> _WORK TO DO_: Write out all entries word for word.

::::::::

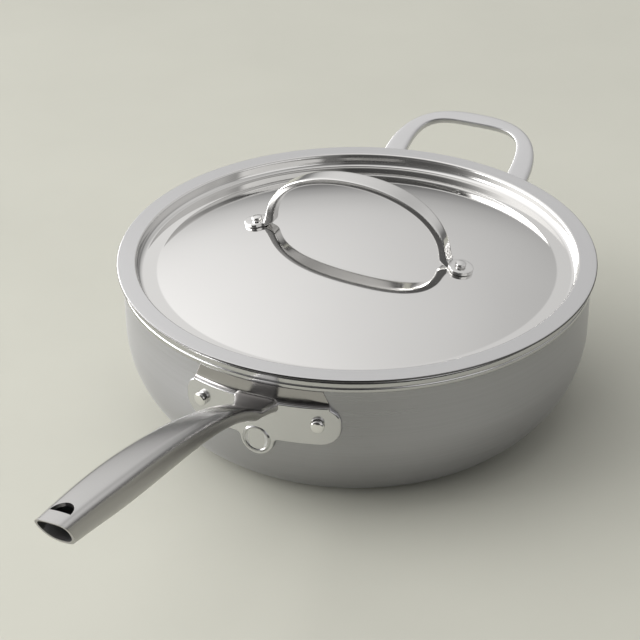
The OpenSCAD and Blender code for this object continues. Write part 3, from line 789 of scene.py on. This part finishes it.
def rivet(head_r, head_h, seat, deep, inner_r, inner_h):
    """A rivet along Z: a domed head from the height seat, a shank, and a flat head below -deep."""
    shank, edge, crown = head_r * 0.7, head_h * 0.34, head_h * 0.14
    low, inner_edge = -deep - inner_h, 0.2 * MM
    profile = [point(0, low), point(inner_r - inner_h, low), point(inner_r, -deep - inner_edge),
               point(inner_r, -deep), point(shank, -deep), point(shank, seat), point(head_r, seat)]
    profile += arc(head_r - edge, seat + head_h - crown - edge, edge, 0, 72, steps=8)
    return spin_profile(profile + [point(0, seat + head_h)], RIVET_STEPS)


class SAUTEPAN_OT_long_handle(bpy.types.Operator):
    """Builds the cast long handle: plate, cove, neck and hollow grip"""
    bl_idname = "saute_pan.long_handle"
    bl_label = "Long Handle"

    # Share of the grip's thickness that lies above its widest line
    TOP_SHARE = 0.33
    # How much wider than the line's half width the section is, and the powers that square its flanks
    WIDER, SIDE_POWER, LOW_POWER = 1.05, 0.8, 0.9
    # Where the flank's arc starts, in degrees: a small angle rounds a ridge over and a large one creases it
    SOFT_RIDGE, CRISP_RIDGE = 4, 26
    # Shares of the half width at which the two ridges stand
    NECK_RIDGE, GRIP_RIDGE = 0.8, 0.55

    def execute(self, context):
        s, look = sizes(), materials()
        self.plate(s, look)
        self.roundel(s, look)
        self.grip(s, look)
        return {"FINISHED"}

    def plate(self, s, look):
        bm = build_plate(s, s.plates.width, True)
        # Painted shade: the cove above the plate's top edge wears the dark steel
        wear(bm, 2, lambda c: c.z > s.plates.top)
        even_shading(finish_piece(bm, "long_handle_plate", PAN, "handle_steel", "long_handle", look["plate"],
                                  look["edge"], look["cove"]))

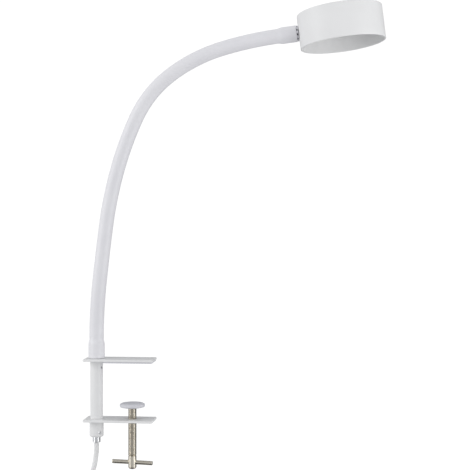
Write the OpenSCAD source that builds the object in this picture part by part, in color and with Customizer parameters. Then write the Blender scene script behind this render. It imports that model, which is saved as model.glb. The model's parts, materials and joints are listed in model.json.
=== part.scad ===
// Clamp-on examination lamp: twin-plate bench clamp, flexible arm and drum head.
// Origin: centre of the upper jaw's gripping face, on the clamping screw's axis.
// +X from the post to the head, +Z up.

/* [Clamp] */
// Length of both jaw plates
jaw_l = 100; // [90:1:120]
// Width of both jaw plates
jaw_w = 40; // [34:1:50]
// Thickness of both jaw plates
jaw_t = 3; // [2.5:0.5:4]
// Distance from the post's axis to the screw's axis
post_to_screw = 52; // [48:1:60]
// Distance from the post's axis to the near end of the plates
post_to_end = 16; // [14:1:20]
// Thickness of the grip liner under the upper jaw
liner_t = 2; // [1:0.5:3]
// Clear height from the liner to the top of the lower jaw
jaw_gap = 81; // [76:1:100]
// Outer diameter of the post
post_d = 18; // [16:1:20]
// Wall thickness of the post
post_wall = 2; // [1.5:0.5:2.5]

/* [Clamping screw] */
// Nominal thread diameter
screw_d = 12; // [10:2:14]
// Height of the pad's face below the liner
pad_drop = 58.5; // [50:0.5:66]
// Diameter of the pressure pad
pad_d = 36; // [30:1:38]
// Thickness of the pressure pad
pad_t = 5.5; // [5.5:0.5:7]
// Length of the screw below the pad
screw_l = 88; // [80:1:100]
// Length of the tommy bar
bar_l = 60; // [50:1:70]
// Diameter of the tommy bar
bar_d = 6; // [5:0.5:7]

/* [Arm] */
// Outer diameter of the sleeve
sleeve_d = 20.4; // [19:0.2:22]
// Outer diameter of the sleeve over an end fitting
bulge_d = 23.2; // [21:0.2:24]
// Outer diameter of the steel gooseneck
core_d = 13; // [12:0.5:13]
// Length of each flexible section along its centre line
section_l = 80.75; // [76:0.25:90]
// Straight length at each end of the arm
end_l = 28; // [27:1:32]

/* [Head] */
// Outer diameter of the drum
drum_d = 120; // [112:1:130]
// Height of the drum
drum_h = 48; // [46:1:54]
// Wall thickness of the drum
drum_wall = 1.8; // [1.5:0.1:2]
// Radius of the drum's upper edge
drum_edge = 2.5; // [2:0.5:5]

/* [Cord] */
// Diameter of the mains cord
cord_d = 7; // [6:0.5:8]

/* [Hidden] */

$fn = 64;

// Colours
white_paint = [0.93, 0.93, 0.94];
white_plastic = [0.88, 0.87, 0.91];
nickel = [0.78, 0.76, 0.72];
zinc = [0.66, 0.67, 0.69];
dark_steel = [0.25, 0.25, 0.27];
cable_white = [0.90, 0.90, 0.90];

// Clamp
post_x = -post_to_screw;
jaw_x0 = post_x - post_to_end;
jaw_x1 = jaw_x0 + jaw_l;
jaw_top = liner_t + jaw_t;
low_top = -jaw_gap;
low_bottom = low_top - jaw_t;
post_r = post_d / 2;
post_bore_r = post_r - post_wall;
post_tail = 6;
liner_inset = 1;
run_gap = 0.05;
rest_gap = 0.2;
lap = 1;
lap_step = 0.02;

// Cord outlet under the lower jaw
collar_r = 10;
collar_h = 23;
collar_bottom = low_bottom - collar_h;
relief_r = 5.6;
relief_mouth_r = 4.7;
relief_mouth_l = 5;
relief_top = collar_bottom + 16;
relief_bottom = collar_bottom - 8;
cord_r = cord_d / 2;

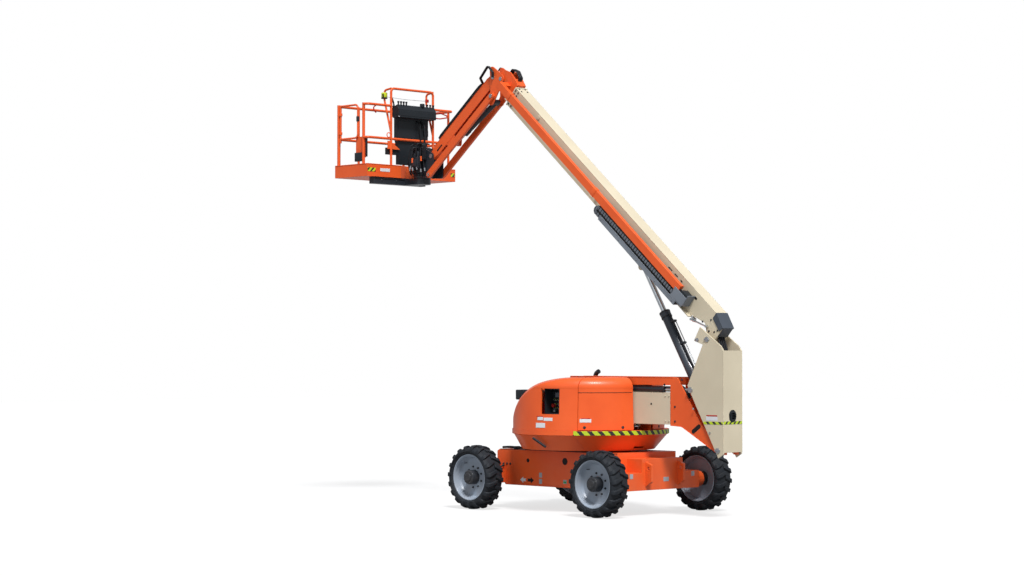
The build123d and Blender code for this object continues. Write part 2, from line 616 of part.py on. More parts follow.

::::::::

> _RESULT OF THIS EXERCISE_:
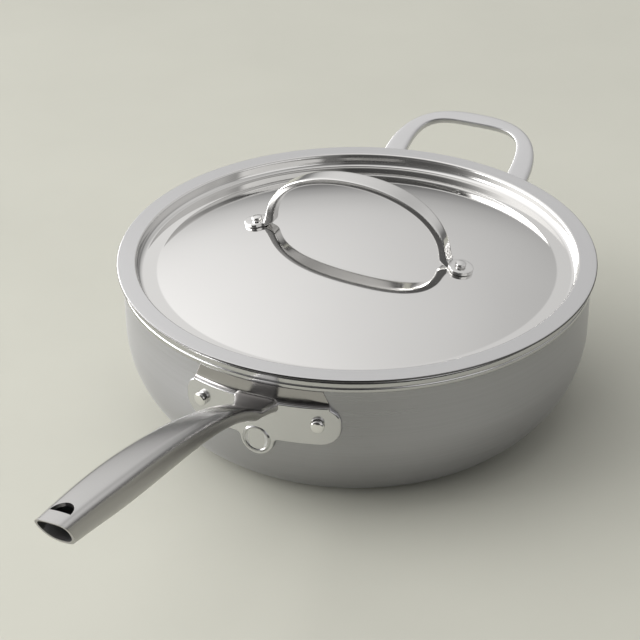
The OpenSCAD and Blender code for this object continues. Write part 3, from line 789 of scene.py on. This part finishes it.
def rivet(head_r, head_h, seat, deep, inner_r, inner_h):
    """A rivet along Z: a domed head from the height seat, a shank, and a flat head below -deep."""
    shank, edge, crown = head_r * 0.7, head_h * 0.34, head_h * 0.14
    low, inner_edge = -deep - inner_h, 0.2 * MM
    profile = [point(0, low), point(inner_r - inner_h, low), point(inner_r, -deep - inner_edge),
               point(inner_r, -deep), point(shank, -deep), point(shank, seat), point(head_r, seat)]
    profile += arc(head_r - edge, seat + head_h - crown - edge, edge, 0, 72, steps=8)
    return spin_profile(profile + [point(0, seat + head_h)], RIVET_STEPS)


class SAUTEPAN_OT_long_handle(bpy.types.Operator):
    """Builds the cast long handle: plate, cove, neck and hollow grip"""
    bl_idname = "saute_pan.long_handle"
    bl_label = "Long Handle"

    # Share of the grip's thickness that lies above its widest line
    TOP_SHARE = 0.33
    # How much wider than the line's half width the section is, and the powers that square its flanks
    WIDER, SIDE_POWER, LOW_POWER = 1.05, 0.8, 0.9
    # Where the flank's arc starts, in degrees: a small angle rounds a ridge over and a large one creases it
    SOFT_RIDGE, CRISP_RIDGE = 4, 26
    # Shares of the half width at which the two ridges stand
    NECK_RIDGE, GRIP_RIDGE = 0.8, 0.55

    def execute(self, context):
        s, look = sizes(), materials()
        self.plate(s, look)
        self.roundel(s, look)
        self.grip(s, look)
        return {"FINISHED"}

    def plate(self, s, look):
        bm = build_plate(s, s.plates.width, True)
        # Painted shade: the cove above the plate's top edge wears the dark steel
        wear(bm, 2, lambda c: c.z > s.plates.top)
        even_shading(finish_piece(bm, "long_handle_plate", PAN, "handle_steel", "long_handle", look["plate"],
                                  look["edge"], look["cove"]))

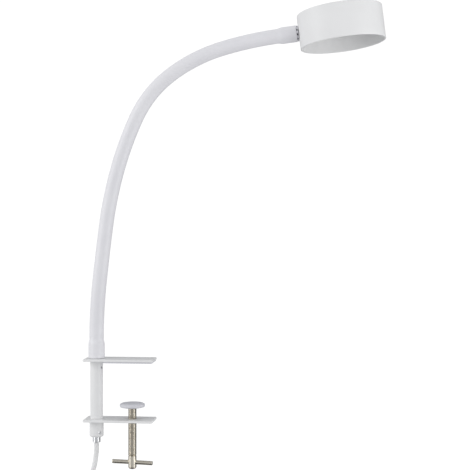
Write the OpenSCAD source that builds the object in this picture part by part, in color and with Customizer parameters. Then write the Blender scene script behind this render. It imports that model, which is saved as model.glb. The model's parts, materials and joints are listed in model.json.
=== part.scad ===
// Clamp-on examination lamp: twin-plate bench clamp, flexible arm and drum head.
// Origin: centre of the upper jaw's gripping face, on the clamping screw's axis.
// +X from the post to the head, +Z up.

/* [Clamp] */
// Length of both jaw plates
jaw_l = 100; // [90:1:120]
// Width of both jaw plates
jaw_w = 40; // [34:1:50]
// Thickness of both jaw plates
jaw_t = 3; // [2.5:0.5:4]
// Distance from the post's axis to the screw's axis
post_to_screw = 52; // [48:1:60]
// Distance from the post's axis to the near end of the plates
post_to_end = 16; // [14:1:20]
// Thickness of the grip liner under the upper jaw
liner_t = 2; // [1:0.5:3]
// Clear height from the liner to the top of the lower jaw
jaw_gap = 81; // [76:1:100]
// Outer diameter of the post
post_d = 18; // [16:1:20]
// Wall thickness of the post
post_wall = 2; // [1.5:0.5:2.5]

/* [Clamping screw] */
// Nominal thread diameter
screw_d = 12; // [10:2:14]
// Height of the pad's face below the liner
pad_drop = 58.5; // [50:0.5:66]
// Diameter of the pressure pad
pad_d = 36; // [30:1:38]
// Thickness of the pressure pad
pad_t = 5.5; // [5.5:0.5:7]
// Length of the screw below the pad
screw_l = 88; // [80:1:100]
// Length of the tommy bar
bar_l = 60; // [50:1:70]
// Diameter of the tommy bar
bar_d = 6; // [5:0.5:7]

/* [Arm] */
// Outer diameter of the sleeve
sleeve_d = 20.4; // [19:0.2:22]
// Outer diameter of the sleeve over an end fitting
bulge_d = 23.2; // [21:0.2:24]
// Outer diameter of the steel gooseneck
core_d = 13; // [12:0.5:13]
// Length of each flexible section along its centre line
section_l = 80.75; // [76:0.25:90]
// Straight length at each end of the arm
end_l = 28; // [27:1:32]

/* [Head] */
// Outer diameter of the drum
drum_d = 120; // [112:1:130]
// Height of the drum
drum_h = 48; // [46:1:54]
// Wall thickness of the drum
drum_wall = 1.8; // [1.5:0.1:2]
// Radius of the drum's upper edge
drum_edge = 2.5; // [2:0.5:5]

/* [Cord] */
// Diameter of the mains cord
cord_d = 7; // [6:0.5:8]

/* [Hidden] */

$fn = 64;

// Colours
white_paint = [0.93, 0.93, 0.94];
white_plastic = [0.88, 0.87, 0.91];
nickel = [0.78, 0.76, 0.72];
zinc = [0.66, 0.67, 0.69];
dark_steel = [0.25, 0.25, 0.27];
cable_white = [0.90, 0.90, 0.90];

// Clamp
post_x = -post_to_screw;
jaw_x0 = post_x - post_to_end;
jaw_x1 = jaw_x0 + jaw_l;
jaw_top = liner_t + jaw_t;
low_top = -jaw_gap;
low_bottom = low_top - jaw_t;
post_r = post_d / 2;
post_bore_r = post_r - post_wall;
post_tail = 6;
liner_inset = 1;
run_gap = 0.05;
rest_gap = 0.2;
lap = 1;
lap_step = 0.02;

// Cord outlet under the lower jaw
collar_r = 10;
collar_h = 23;
collar_bottom = low_bottom - collar_h;
relief_r = 5.6;
relief_mouth_r = 4.7;
relief_mouth_l = 5;
relief_top = collar_bottom + 16;
relief_bottom = collar_bottom - 8;
cord_r = cord_d / 2;

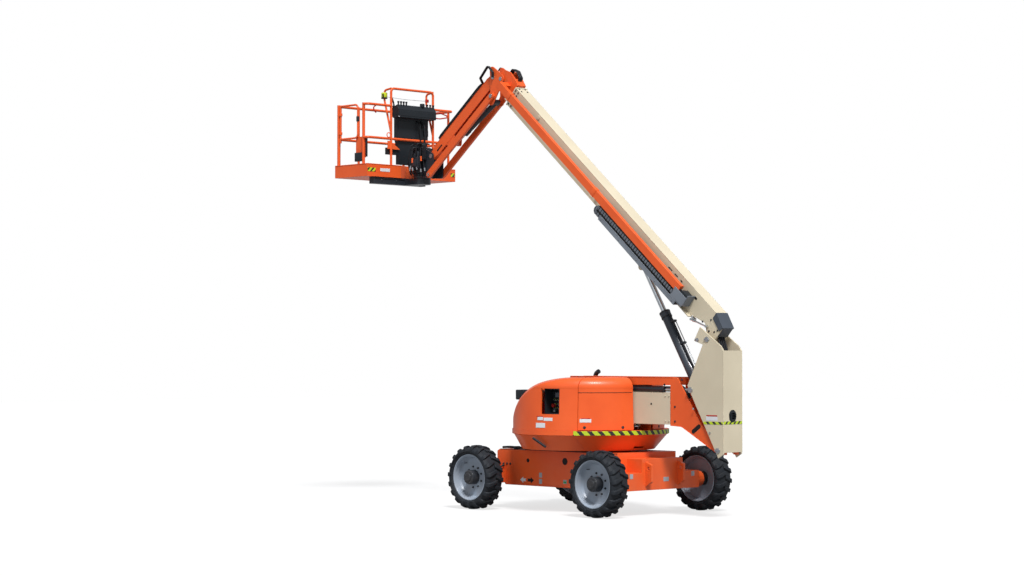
The build123d and Blender code for this object continues. Write part 2, from line 616 of part.py on. More parts follow.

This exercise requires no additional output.